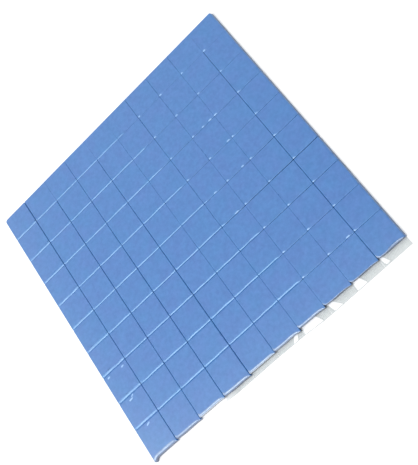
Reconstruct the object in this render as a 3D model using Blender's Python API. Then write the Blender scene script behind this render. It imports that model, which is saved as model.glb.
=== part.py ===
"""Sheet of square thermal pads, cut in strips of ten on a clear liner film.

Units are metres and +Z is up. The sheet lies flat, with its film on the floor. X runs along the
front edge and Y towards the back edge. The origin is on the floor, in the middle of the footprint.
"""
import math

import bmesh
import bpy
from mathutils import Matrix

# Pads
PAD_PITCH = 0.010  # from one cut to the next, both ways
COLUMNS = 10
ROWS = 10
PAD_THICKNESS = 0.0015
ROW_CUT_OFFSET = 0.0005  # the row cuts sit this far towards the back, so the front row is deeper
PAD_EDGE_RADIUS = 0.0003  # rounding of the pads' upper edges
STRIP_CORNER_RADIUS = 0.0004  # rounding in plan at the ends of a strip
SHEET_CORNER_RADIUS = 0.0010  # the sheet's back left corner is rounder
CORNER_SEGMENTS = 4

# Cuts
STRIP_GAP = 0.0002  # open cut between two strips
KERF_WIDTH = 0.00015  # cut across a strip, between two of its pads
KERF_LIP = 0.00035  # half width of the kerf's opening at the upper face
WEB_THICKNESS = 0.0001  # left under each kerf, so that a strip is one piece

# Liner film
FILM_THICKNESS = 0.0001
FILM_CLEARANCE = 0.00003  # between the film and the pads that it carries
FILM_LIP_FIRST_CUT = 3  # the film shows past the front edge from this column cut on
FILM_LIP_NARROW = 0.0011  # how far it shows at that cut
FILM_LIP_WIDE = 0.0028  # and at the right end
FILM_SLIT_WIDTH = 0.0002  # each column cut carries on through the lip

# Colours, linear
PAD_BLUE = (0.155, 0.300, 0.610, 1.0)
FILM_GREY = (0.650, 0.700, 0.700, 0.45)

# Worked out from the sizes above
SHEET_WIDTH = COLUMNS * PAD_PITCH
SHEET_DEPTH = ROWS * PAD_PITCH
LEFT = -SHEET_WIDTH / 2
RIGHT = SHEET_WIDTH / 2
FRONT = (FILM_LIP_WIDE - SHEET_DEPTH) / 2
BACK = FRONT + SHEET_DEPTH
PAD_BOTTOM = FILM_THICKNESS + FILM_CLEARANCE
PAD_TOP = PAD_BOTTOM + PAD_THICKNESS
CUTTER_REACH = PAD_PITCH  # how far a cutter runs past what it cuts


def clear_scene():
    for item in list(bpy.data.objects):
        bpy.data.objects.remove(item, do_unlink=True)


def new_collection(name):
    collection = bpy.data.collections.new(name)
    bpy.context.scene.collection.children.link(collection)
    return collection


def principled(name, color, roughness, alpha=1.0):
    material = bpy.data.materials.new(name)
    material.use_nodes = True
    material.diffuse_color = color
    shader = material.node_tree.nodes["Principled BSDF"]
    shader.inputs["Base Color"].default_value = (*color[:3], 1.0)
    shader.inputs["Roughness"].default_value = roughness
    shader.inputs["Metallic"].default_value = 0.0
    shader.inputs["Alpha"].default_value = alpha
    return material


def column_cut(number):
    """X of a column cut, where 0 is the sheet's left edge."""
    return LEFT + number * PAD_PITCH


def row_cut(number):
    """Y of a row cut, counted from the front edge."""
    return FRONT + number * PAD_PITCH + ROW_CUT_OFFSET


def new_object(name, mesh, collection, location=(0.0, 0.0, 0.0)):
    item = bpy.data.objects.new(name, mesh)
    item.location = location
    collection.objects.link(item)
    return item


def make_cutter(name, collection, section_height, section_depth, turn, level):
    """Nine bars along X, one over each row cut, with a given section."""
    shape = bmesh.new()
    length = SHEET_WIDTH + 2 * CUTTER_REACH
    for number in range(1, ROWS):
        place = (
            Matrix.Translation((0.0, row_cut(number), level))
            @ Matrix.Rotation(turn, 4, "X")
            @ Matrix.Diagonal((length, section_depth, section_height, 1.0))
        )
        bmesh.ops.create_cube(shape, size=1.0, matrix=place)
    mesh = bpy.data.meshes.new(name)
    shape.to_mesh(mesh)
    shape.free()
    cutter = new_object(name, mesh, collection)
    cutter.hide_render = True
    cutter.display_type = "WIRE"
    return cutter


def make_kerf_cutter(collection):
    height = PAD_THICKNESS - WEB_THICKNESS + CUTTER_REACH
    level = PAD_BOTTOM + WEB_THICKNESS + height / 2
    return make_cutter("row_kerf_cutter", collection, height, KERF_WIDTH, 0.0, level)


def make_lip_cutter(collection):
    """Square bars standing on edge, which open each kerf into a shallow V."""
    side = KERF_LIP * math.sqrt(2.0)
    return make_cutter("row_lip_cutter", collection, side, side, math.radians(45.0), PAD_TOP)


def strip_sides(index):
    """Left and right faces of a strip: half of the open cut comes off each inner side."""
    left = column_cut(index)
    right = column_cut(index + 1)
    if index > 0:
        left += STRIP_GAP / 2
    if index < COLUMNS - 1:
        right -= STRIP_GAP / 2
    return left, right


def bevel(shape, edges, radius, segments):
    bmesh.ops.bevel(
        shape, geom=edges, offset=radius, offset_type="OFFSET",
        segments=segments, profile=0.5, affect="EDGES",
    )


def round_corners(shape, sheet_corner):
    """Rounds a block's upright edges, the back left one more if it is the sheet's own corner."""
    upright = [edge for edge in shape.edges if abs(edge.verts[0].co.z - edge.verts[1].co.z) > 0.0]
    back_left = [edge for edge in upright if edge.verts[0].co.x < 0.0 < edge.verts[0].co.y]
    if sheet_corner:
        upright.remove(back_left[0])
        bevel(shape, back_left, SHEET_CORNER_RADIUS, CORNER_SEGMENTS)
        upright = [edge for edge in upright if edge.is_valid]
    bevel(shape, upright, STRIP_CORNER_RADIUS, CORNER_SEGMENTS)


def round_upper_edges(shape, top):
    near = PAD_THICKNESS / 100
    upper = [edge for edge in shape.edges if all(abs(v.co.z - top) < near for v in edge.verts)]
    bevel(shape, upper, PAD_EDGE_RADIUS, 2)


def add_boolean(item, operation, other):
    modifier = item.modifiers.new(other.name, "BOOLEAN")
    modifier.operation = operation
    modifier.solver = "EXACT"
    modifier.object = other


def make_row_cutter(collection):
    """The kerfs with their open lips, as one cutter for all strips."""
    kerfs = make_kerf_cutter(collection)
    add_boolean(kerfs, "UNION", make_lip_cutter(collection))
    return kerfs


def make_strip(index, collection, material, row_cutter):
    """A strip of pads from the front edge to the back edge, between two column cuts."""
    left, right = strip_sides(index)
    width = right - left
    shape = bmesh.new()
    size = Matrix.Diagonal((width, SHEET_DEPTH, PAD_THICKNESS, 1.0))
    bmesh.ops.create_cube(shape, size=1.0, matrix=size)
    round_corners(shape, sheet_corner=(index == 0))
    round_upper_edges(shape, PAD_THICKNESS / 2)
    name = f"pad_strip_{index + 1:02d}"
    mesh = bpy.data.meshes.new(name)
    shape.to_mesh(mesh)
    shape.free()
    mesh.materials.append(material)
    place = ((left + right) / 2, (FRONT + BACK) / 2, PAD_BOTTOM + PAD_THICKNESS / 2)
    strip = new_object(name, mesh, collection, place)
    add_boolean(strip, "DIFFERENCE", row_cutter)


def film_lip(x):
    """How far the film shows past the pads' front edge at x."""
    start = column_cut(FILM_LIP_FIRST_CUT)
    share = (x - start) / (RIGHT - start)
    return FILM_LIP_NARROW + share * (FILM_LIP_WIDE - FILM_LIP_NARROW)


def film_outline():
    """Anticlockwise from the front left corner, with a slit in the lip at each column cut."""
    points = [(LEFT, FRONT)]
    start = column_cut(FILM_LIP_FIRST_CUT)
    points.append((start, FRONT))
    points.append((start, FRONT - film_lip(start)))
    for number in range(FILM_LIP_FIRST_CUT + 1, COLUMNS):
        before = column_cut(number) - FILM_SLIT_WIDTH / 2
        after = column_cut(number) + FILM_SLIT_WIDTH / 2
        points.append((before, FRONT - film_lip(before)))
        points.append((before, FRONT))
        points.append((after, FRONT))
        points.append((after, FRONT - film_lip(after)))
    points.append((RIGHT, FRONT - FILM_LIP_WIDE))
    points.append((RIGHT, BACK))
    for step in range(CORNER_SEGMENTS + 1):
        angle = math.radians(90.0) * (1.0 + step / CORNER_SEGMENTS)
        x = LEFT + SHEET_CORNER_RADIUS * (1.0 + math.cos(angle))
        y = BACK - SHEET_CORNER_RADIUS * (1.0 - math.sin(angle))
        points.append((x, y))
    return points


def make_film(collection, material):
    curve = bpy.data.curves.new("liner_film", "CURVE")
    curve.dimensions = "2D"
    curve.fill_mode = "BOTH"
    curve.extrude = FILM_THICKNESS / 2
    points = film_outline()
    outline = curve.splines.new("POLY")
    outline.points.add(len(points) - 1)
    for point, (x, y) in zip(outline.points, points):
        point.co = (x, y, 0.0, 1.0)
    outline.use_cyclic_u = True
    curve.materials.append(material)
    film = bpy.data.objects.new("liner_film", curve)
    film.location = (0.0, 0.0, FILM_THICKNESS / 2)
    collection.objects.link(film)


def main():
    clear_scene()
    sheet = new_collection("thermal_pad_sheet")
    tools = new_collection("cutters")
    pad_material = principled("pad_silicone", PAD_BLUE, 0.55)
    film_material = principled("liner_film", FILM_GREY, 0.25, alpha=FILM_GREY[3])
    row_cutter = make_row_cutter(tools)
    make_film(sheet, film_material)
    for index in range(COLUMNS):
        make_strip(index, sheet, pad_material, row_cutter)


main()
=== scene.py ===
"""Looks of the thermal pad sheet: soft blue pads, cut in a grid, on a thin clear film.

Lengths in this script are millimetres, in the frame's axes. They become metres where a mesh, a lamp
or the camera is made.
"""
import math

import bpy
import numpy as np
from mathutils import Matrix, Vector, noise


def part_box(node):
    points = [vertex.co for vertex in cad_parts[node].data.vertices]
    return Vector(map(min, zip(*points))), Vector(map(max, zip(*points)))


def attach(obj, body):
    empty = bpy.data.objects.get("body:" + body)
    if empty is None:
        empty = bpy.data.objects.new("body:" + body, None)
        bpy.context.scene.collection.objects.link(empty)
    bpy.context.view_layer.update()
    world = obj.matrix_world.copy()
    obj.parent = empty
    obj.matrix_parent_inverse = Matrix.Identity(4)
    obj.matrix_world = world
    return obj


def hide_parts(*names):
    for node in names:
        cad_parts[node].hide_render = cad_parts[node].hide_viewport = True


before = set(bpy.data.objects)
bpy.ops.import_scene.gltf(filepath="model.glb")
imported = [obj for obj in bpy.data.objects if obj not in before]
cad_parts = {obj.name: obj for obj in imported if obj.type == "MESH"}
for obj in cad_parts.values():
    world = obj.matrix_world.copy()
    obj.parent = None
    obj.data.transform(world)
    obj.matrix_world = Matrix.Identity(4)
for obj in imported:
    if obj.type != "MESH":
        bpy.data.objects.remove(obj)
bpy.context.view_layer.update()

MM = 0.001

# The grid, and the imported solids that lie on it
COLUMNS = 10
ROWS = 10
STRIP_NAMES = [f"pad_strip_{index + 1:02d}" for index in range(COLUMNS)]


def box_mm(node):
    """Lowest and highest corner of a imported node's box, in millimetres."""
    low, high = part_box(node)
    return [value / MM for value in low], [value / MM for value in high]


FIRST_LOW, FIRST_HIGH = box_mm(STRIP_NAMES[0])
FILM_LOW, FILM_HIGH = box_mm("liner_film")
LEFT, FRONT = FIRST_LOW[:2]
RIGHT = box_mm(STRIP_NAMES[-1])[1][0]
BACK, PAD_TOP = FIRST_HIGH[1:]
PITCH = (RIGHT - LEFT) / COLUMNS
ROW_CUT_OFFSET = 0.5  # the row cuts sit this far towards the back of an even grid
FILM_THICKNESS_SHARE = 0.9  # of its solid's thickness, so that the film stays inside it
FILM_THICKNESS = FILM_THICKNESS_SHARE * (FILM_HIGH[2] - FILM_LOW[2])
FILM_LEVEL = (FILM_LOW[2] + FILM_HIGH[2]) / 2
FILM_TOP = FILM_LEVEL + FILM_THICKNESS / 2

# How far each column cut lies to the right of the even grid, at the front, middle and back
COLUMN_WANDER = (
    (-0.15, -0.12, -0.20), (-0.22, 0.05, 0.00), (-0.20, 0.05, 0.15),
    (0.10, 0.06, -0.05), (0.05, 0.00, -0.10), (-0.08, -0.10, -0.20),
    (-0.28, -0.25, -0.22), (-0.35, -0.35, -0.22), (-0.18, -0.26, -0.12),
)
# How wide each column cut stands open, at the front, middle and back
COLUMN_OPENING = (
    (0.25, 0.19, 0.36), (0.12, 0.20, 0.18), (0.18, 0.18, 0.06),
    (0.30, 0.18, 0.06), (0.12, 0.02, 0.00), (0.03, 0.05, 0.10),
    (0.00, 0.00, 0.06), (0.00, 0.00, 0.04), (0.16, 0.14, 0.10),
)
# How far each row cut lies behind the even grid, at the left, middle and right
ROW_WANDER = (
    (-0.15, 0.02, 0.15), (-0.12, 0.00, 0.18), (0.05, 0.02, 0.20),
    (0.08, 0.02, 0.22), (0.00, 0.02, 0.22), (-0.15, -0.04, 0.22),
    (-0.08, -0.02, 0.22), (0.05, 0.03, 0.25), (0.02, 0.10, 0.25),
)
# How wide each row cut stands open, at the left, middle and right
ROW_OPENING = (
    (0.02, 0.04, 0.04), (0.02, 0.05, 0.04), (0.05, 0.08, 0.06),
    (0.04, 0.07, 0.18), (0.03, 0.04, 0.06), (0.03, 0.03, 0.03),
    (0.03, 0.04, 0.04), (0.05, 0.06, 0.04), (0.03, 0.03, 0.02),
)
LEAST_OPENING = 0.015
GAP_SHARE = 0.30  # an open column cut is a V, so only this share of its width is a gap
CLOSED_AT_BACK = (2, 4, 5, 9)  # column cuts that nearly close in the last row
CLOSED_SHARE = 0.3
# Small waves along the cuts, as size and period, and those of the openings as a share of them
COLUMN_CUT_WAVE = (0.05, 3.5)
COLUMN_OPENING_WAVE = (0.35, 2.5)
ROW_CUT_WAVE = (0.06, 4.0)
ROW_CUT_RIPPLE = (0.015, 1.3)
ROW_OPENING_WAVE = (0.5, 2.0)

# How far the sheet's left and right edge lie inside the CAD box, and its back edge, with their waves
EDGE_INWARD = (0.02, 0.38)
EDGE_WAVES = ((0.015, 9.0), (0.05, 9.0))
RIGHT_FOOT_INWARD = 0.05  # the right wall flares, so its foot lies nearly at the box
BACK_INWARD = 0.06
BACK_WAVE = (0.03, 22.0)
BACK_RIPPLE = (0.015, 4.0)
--
## [Problem to work on]
Return nothing but the lines from the first line of the listing through the line with "FILM_SLIT_WIDTH = 0.0002", please, keeping every one of them unchanged.

## [Correct output]
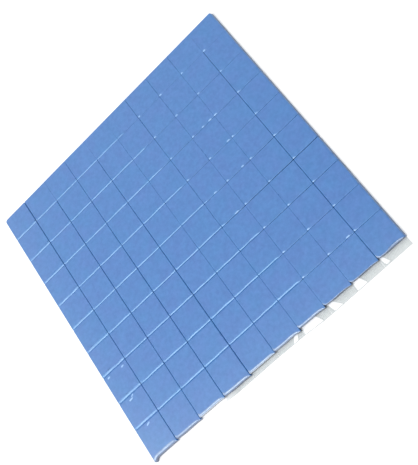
Reconstruct the object in this render as a 3D model using Blender's Python API. Then write the Blender scene script behind this render. It imports that model, which is saved as model.glb.
=== part.py ===
"""Sheet of square thermal pads, cut in strips of ten on a clear liner film.

Units are metres and +Z is up. The sheet lies flat, with its film on the floor. X runs along the
front edge and Y towards the back edge. The origin is on the floor, in the middle of the footprint.
"""
import math

import bmesh
import bpy
from mathutils import Matrix

# Pads
PAD_PITCH = 0.010  # from one cut to the next, both ways
COLUMNS = 10
ROWS = 10
PAD_THICKNESS = 0.0015
ROW_CUT_OFFSET = 0.0005  # the row cuts sit this far towards the back, so the front row is deeper
PAD_EDGE_RADIUS = 0.0003  # rounding of the pads' upper edges
STRIP_CORNER_RADIUS = 0.0004  # rounding in plan at the ends of a strip
SHEET_CORNER_RADIUS = 0.0010  # the sheet's back left corner is rounder
CORNER_SEGMENTS = 4

# Cuts
STRIP_GAP = 0.0002  # open cut between two strips
KERF_WIDTH = 0.00015  # cut across a strip, between two of its pads
KERF_LIP = 0.00035  # half width of the kerf's opening at the upper face
WEB_THICKNESS = 0.0001  # left under each kerf, so that a strip is one piece

# Liner film
FILM_THICKNESS = 0.0001
FILM_CLEARANCE = 0.00003  # between the film and the pads that it carries
FILM_LIP_FIRST_CUT = 3  # the film shows past the front edge from this column cut on
FILM_LIP_NARROW = 0.0011  # how far it shows at that cut
FILM_LIP_WIDE = 0.0028  # and at the right end
FILM_SLIT_WIDTH = 0.0002  # each column cut carries on through the lip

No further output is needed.